Fortune Magazine, 1/8/03,
http://www.fortune.com/fortune/careers/articles/0,15114,406059,00.html
uncovers what Fortune editors call "a new form of indentured servitude"
engendered by the garment trade and high-tech industry.
The story of Mary, a Philippine worker, illustrates how the new
servitude works. Mary, who would be lucky to earn $90 a month in
the Philippines, jumps at the chance to work in Taiwan for more
than five times the amount, even though it means paying a Philippine
labor broker $2,400 for the privilege. She doesn't have that kind
of money, so goes into debt, at steep interest, to secure it. But
that's just the Philippine side of the story. Once in Taiwan, she
finds that she most fork out another $3,900 to a local middleman
in order to actually land a job.
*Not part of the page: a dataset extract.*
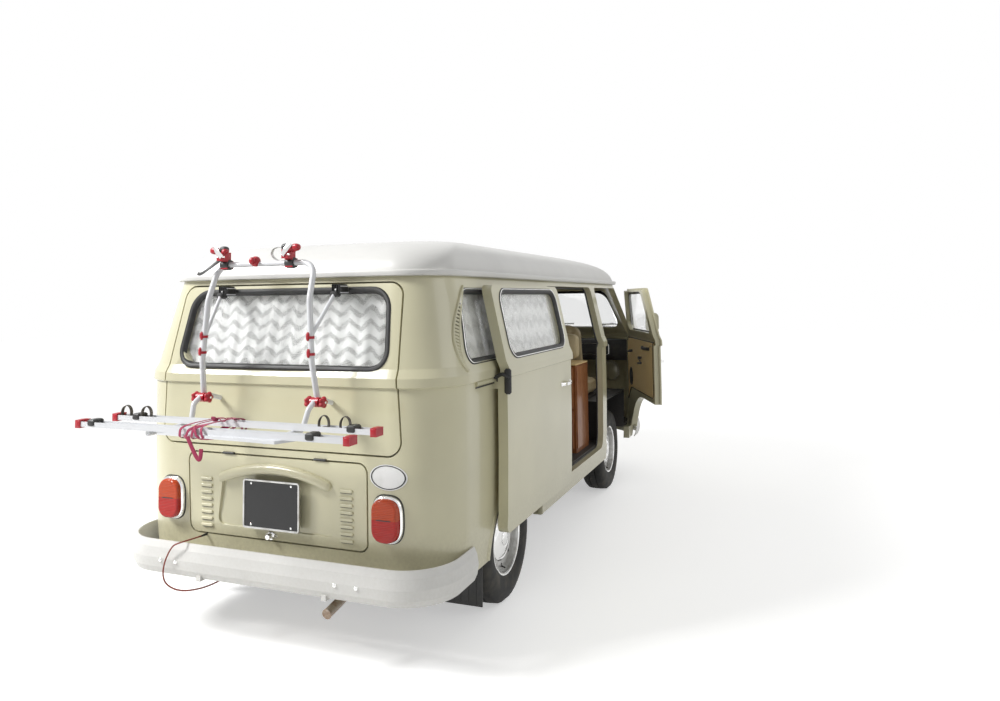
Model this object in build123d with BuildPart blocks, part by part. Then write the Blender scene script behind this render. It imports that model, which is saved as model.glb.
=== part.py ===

In short, what Mary hopes will
be a way out of sweatshop poverty condemns her to long-term debt
bondage.
Although Motorola, Ericsson, and the Gap are among the firms benefiting
from the indentured servitude of Mary and countless Asian workers
like her, Nike should be singled out for special attention. Nike
responded to the anti-sweatshop campaigns of the 1990s by putting
together a large, well-paid corporate responsibility staff that,
it boasted, had succeeded in rooting out labor abuses. Yet, for
all its supposed sensitivity to labor conditions, Nike officials
claim to know nothing about the new servitude, though it's not exactly
a secret in affected countries, such as Thailand, where newspapers
have carried numerous exposes of the practice. The implication of
Stein's story is that Nike's much-advertised policy of self-monitoring
has had much more success as a marketing ploy than as a way of protecting
garment workers.
Thanks to Fortune for this piece: It's good to have the truth, however
bracing, and no matter how unexpected the source.